Category Archives: Frye on Philosophy

Frye on Hegel

latenotebooks

Hegel is the central philosophical figure in Words with Power.  In one of his late notebooks, Frye writes, “If Hegel had written his Phenomenology in mythos-language instead of in logos-language a lot of my work would be done for me.  The identification of Substance with Subject-Spirit in the Preface is mythically the central issue of the Reformation, overthrowing the sacramental ‘spiritual substance’ of the Eucharist & replacing it with the growing Spirit that takes over the Subject.”  (Late Notebooks, CW 5, 192).  Later he writes, “The rush of ideas I get from Hegel’s Phenomenology is so tremendous I can hardly keep up with it.” (Late Notebooks, CW 6, 631)

 

The extent to which Hegel enters into Frye’s thinking as he was writing Words with Power and The Double Vision can be seen in the following selections from the Late Notebooks:

I suppose the whole book turns on the thesis that the spirit is substantial: it’s the realizing of primary concern out of the language (Word) of primary mythology.  Only the total Word can make the spirit substantial.  Everything else, including Marx’s critique of Hegel, is ideological.  I don’t want to become a conservative Hegelian, and my goal is not absolute knowledge, whatever that is, but the Word & Spirit set free by each other and united in one substance with the Other detached from Nature and identified as the Father.  This doesn’t subordinate the female: it wakens and emancipates her, Eros Regained in short.  Jesus’ establishing of the identity of the other as Father is what makes him the definitive prophet. (CW 5, 9)

Perhaps I’ve been overlooking the narrative of, first, heaven and earth locked together in a sexual union, second, an Oedipal Son or Logos pushing them apart to form the world of consciousness-creation, third, this Logos growing, like the Begriff in Hegel, until Heaven and Earth reach the Tao balance as Father and Spirit. (ibid., 10)

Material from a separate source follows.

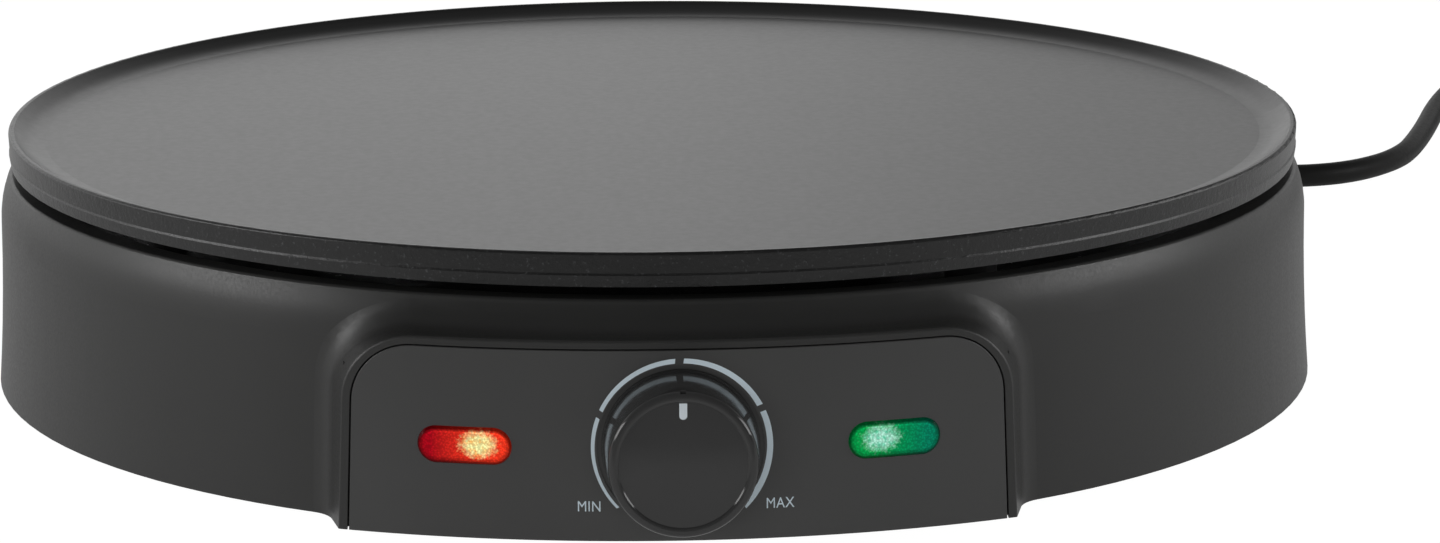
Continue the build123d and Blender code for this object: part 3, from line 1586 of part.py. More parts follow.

If I’m right about the Word growing like the Begriff in Hegel [previous entry], the Phenomenology is an Odyssey as well as a Purgatorio climb.  The Odyssey is the cycle redeemed, beginning & ending at home; the Purgatorio is the climb to polarization. (ibid., 11)

Hegel himself calls the Ph. [Phenomenology] a ladder (II.2.5). (ibid., 18)

Forms of spiritual growth: the father-soul and the mother-body (dying to) bring forth the spirit-child.  I think this is alchemic.  Odyssey pattern: the old beggar, least likely to succeed, growing in reverse of ordinary aging until he becomes not just master of the house but the body of the house.  Hegel’s Begriff, the infant exposed and abandoned by the common-sense world, turning out to be the Prospero of the whole show. (ibid., 18)

I’ve often said that Hegel’s Ph G [Phänomenologie des Geistes] interests me deeply in itself, but not as a preface to Hegel’s system.  This is linked on my part with my feeling that Moses was the only person who ever saw the Promised Land.  The system is only a Prussian Canaan. (ibid., 19)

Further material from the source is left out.